We’ll start by exploring Python’s built-in data structures that are frequently used in mathematical computations. Recognizing their limitations will help you fully appreciate the strengths of NumPy—something that’s easy to take for granted. Take your time with this section, but if you’re already confident with Python fundamentals, feel free to move ahead.

Python Lists

Python lists are the most common data structures that everyone encounters when learning Python. They are ordered collections of items and are mutable, meaning you can add, remove, or modify elements after creation. Lists in Python provide a flexible and intuitive way to represent vectors and matrices.

The following example shows how to create a list, add items to it, and retrieve values by their position.

# Initialize a Python list
python_list = [1, 2, 3, 4, 5]

# Modifying an element
python_list[1] = 10

# Append elements to the list
python_list.append(6)
python_list.insert(2,12)

# Access elements by index
first_element = python_list[0]
last_element = python_list[-1]

This example highlights several key features of Python lists:

  1. Ordered Structure: Python lists preserve the order of elements, which is crucial when representing data structures like vectors and matrices.

  2. Mutability: Lists allow in-place modification of elements, enabling easy updates to existing data.

  3. Dynamic Sizing: Lists can automatically expand or contract as elements are added or removed, offering flexibility in dynamic applications.

  4. User-Friendly Design: With their intuitive syntax and versatility, lists are well-suited for constructing and manipulating numerical structures such as vectors and matrices.

Python Sets

Sets are collections of unique elements, and they are not inherently ordered.

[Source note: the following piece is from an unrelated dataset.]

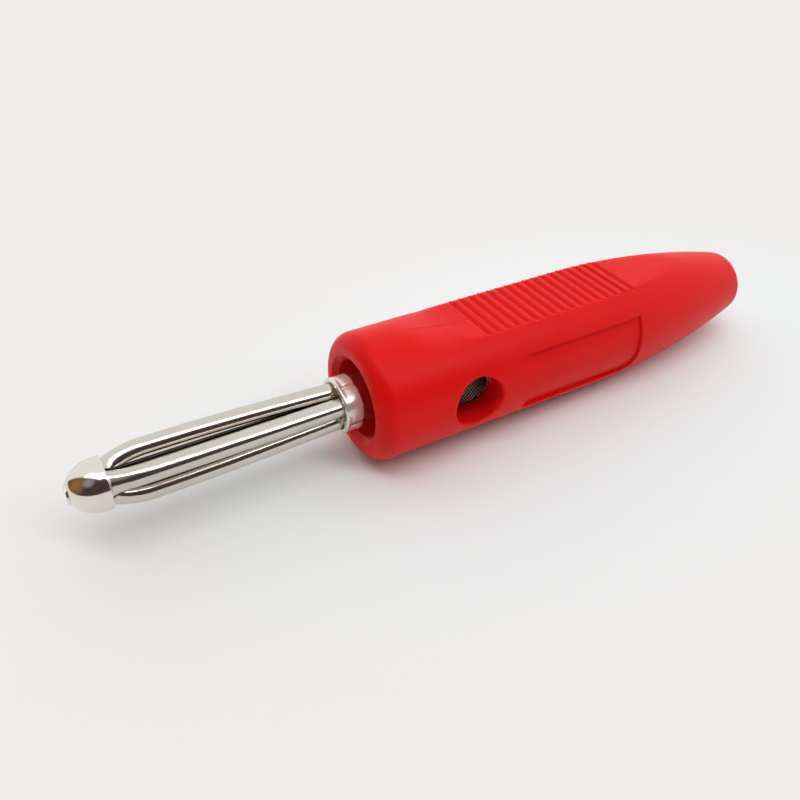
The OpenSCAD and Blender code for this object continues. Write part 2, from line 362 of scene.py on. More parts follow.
def spread(tree, source, low, high, start=0.3, end=0.7):
    """Maps a mask from the range start..end to the range low..high."""
    node = tree.nodes.new("ShaderNodeMapRange")
    node.inputs["From Min"].default_value = start
    node.inputs["From Max"].default_value = end
    node.inputs["To Min"].default_value = low
    node.inputs["To Max"].default_value = high
    tree.links.new(source, node.inputs["Value"])
    return node.outputs["Result"]


def mix_colours(tree, mask, first, second):
    """One colour where the mask is 0 and the other where it is 1."""
    node = tree.nodes.new("ShaderNodeMix")
    node.data_type = "RGBA"
    for socket, value in ((node.inputs[6], first), (node.inputs[7], second)):
        if isinstance(value, tuple):
            socket.default_value = (*value, 1.0)
        else:
            tree.links.new(value, socket)
    tree.links.new(mask, node.inputs[0])
    return node.outputs[2]


def add_bump(tree, shader, height, distance, normal=None):
    """A bump of the given depth in metres, on top of another normal if there is one."""
    node = tree.nodes.new("ShaderNodeBump")
    node.inputs["Distance"].default_value = distance
    tree.links.new(height, node.inputs["Height"])
    if normal is not None:
        tree.links.new(normal, node.inputs["Normal"])
    tree.links.new(node.outputs["Normal"], shader.inputs["Normal"])
    return node.outputs["Normal"]


# %% [markdown]
# ## Red moulded plastic
# The handle is a soft red plastic with a satin skin. Light goes a little way in, which keeps the shaded side
# warm, so the shader has a small subsurface share with a long red reach. The gloss varies slightly.


# %% Red plastic
deep_red = (0.76, 0.005, 0.005)
light_red = (0.80, 0.007, 0.006)
red_glow = 0.12
red_glow_reach = (1.0, 0.10, 0.08)
red_glow_depth = 0.8 * mm
red_shine = 0.12
red_grain_depth = 0.004 * mm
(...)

While you could technically store arrays, vectors, or matrices in a set, it would not be practical for most numerical computing tasks. Sets are more commonly used for tasks where uniqueness and set operations (such as union, intersection, etc.) are required.

# Create a set of numbers
my_set = {1, 2, 3, 4, 5}

# Add a new element
my_set.add(6)

# Try adding a duplicate (it will be ignored)
my_set.add(3)

# Remove an element
my_set.remove(2)

# Check if a value exists in the set
is_three_present = 3 in my_set

Python sets are mutable, easy to use, and have dynamic size, just like Python lists. However, the big difference is that sets are unordered. Because of this lack of order, you can’t access elements by index, insert at a specific position, or append in the way you do with lists. Sets don’t maintain the order of elements, so you also can't predict the position of an element after adding it. What you can do is:

  • Add elements using .add()

  • Remove elements using .remove() or .discard()

  • Check for existence using the in keyword

  • Compute unions, intersections and other set operations.

Python Dictionaries

Dictionaries are collections of key-value pairs, where each key is associated with a value. While dictionaries could be used to store arrays, vectors, or matrices by using keys as identifiers, this approach is not common or efficient for numerical computing. Dictionaries are more commonly used for tasks where efficient lookup by key is required.

Python Tuples

Tuples are immutable collections of elements, and they can store heterogeneous data types. While tuples could technically be used to store arrays, vectors, or matrices, they are not well-suited for this purpose due to their immutability and lack of specialized operations for numerical computations. Tuples are more commonly used for tasks where ordered, immutable collections are needed.

Python arrays

In Python, both arrays and lists are data structures used for storing collections of items. While they share some similarities, they also have distinct characteristics that make them suitable for different purposes. Python arrays are a more specialized data structure available through the built-in array module. While similar to lists, arrays have a fixed size and contain elements of the same data type. This makes arrays more memory-efficient and suitable for storing large sequences of homogeneous data.